Measuring the wrong company
The worry that companies are overspending on AI is the cloud-cost panic of the early 2010s in new clothes, and it misreads who a shift in cost structure actually helps.
Companies are taking a hard look at their AI spending and deciding the numbers don’t add up. Uber blew through its entire 2026 AI budget in four months — on a coding tool its engineers couldn’t stop using. Another company spent half a billion dollars before anyone thought to set a limit. Forrester now expects enterprises to postpone about a quarter of their planned AI investment into 2027 because the returns haven’t shown up.
I’ve heard this argument before. It’s the same one people made about the cloud in the early 2010s.
Back then the case against moving to AWS went like this: we already run our own data centers, we run them well, and we run them for less than Amazon would charge us. So why move? On the spreadsheet, the skeptics were often right. A company that had already sunk the capital into its racks and knew how to keep them humming could beat cloud pricing on raw unit cost for years.
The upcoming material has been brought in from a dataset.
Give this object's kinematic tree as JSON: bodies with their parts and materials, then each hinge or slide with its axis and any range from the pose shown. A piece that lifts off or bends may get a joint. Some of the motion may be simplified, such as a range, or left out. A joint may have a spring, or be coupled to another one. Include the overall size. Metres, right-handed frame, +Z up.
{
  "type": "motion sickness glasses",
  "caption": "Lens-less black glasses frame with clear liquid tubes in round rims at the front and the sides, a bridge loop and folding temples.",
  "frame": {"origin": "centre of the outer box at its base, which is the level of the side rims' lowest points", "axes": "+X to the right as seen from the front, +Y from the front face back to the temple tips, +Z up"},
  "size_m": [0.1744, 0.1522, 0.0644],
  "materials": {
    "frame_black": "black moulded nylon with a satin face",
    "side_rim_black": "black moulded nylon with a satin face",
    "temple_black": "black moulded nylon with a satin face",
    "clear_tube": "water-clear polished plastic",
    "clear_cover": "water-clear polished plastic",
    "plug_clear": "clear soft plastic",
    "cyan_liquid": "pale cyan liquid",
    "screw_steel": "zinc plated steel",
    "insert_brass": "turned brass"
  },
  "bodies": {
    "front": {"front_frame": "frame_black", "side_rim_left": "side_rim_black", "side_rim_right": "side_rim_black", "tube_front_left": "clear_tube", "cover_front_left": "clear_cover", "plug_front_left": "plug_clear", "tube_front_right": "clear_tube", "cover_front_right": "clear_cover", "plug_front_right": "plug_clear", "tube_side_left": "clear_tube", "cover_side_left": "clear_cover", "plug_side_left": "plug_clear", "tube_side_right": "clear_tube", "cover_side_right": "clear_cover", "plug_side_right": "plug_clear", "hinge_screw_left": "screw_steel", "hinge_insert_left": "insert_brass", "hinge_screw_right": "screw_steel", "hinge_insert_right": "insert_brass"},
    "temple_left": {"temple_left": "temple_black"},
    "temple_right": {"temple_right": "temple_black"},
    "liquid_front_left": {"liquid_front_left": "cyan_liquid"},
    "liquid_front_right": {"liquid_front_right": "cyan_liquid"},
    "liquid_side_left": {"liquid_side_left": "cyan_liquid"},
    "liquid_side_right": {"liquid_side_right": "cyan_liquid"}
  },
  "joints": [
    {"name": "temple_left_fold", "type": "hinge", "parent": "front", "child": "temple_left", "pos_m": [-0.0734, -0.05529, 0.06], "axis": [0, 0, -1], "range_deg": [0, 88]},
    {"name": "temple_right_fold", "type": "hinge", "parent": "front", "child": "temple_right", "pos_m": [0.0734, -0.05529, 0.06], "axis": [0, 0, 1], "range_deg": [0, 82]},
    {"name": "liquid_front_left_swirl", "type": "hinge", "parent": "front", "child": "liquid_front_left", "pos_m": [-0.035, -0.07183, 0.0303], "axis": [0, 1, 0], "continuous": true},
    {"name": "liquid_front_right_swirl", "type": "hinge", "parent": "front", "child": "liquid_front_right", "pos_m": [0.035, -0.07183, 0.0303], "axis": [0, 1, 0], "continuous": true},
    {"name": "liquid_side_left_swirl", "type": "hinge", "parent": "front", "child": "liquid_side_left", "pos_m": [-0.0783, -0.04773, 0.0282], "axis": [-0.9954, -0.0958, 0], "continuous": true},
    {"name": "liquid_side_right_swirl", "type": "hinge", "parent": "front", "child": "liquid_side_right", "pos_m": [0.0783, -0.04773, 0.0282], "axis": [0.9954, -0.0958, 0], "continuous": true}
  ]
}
They were answering the wrong question.
The cloud was never about running the same workloads for less money. It was about what you no longer had to think about. Moving to AWS turned infrastructure from a capital expense into an operating expense, from a thing you bought, racked, and depreciated into a thing you rented by the hour and stopped paying for the moment you stopped using it.
I lived this one. In my early days as CTO of Mailprotector, our real weakness wasn’t the software — it was everything underneath it: buying, racking, and babysitting the hardware our products ran on. Before AWS was anywhere close to ready to replace a data center, I wrote “AWS as a data center?” in a notebook and circled it. A year or two later we started migrating — and not to save money; the spreadsheet didn’t make that case yet. We did it to stop spending our attention on machines and put it where we could actually differentiate: the software. A couple of years after that, we turned the lights off on our last data center and never looked back. In hindsight it’s hard to separate that one decision from the company’s success — maybe even its survival.
Most companies never framed it that way. They measured the cloud against their own data centers, saw a higher unit cost, and stopped there — and because they already had data centers, the shift didn’t help them. It helped the company that didn’t exist yet. A startup in 2012 could spin up infrastructure that would have required millions in upfront capital a few years earlier, and pay for it out of revenue as it grew. Whole categories of companies got built that couldn’t have raised the money to build themselves the old way.
That generalizes well past the cloud. A general-purpose technology rarely just lowers the cost of what you already do; what it offers is a different cost structure, and different cost structures get used by different companies.
When an established company asks whether AI is worth what it’s spending, the buried question is whether AI makes the current operation cheaper. Often the honest answer is: not by enough to matter. Bolting a model onto a process that was designed around people rarely pays for itself. A lot of the spending getting scrutinized right now genuinely is waste. The scrutiny isn’t wrong.
But “our AI spending isn’t paying off” and “AI doesn’t pay off” are very different conclusions, and the distance between them is exactly where the data-center operators got caught. They weren’t wrong about the numbers. They were measuring the wrong company.
The company that mattered was being built on rented infrastructure, with a cost structure they could never reach by trimming their own. It’s being built again now, with AI in the foundation instead of bolted to the side. That’s the spend worth watching, and it isn’t yours.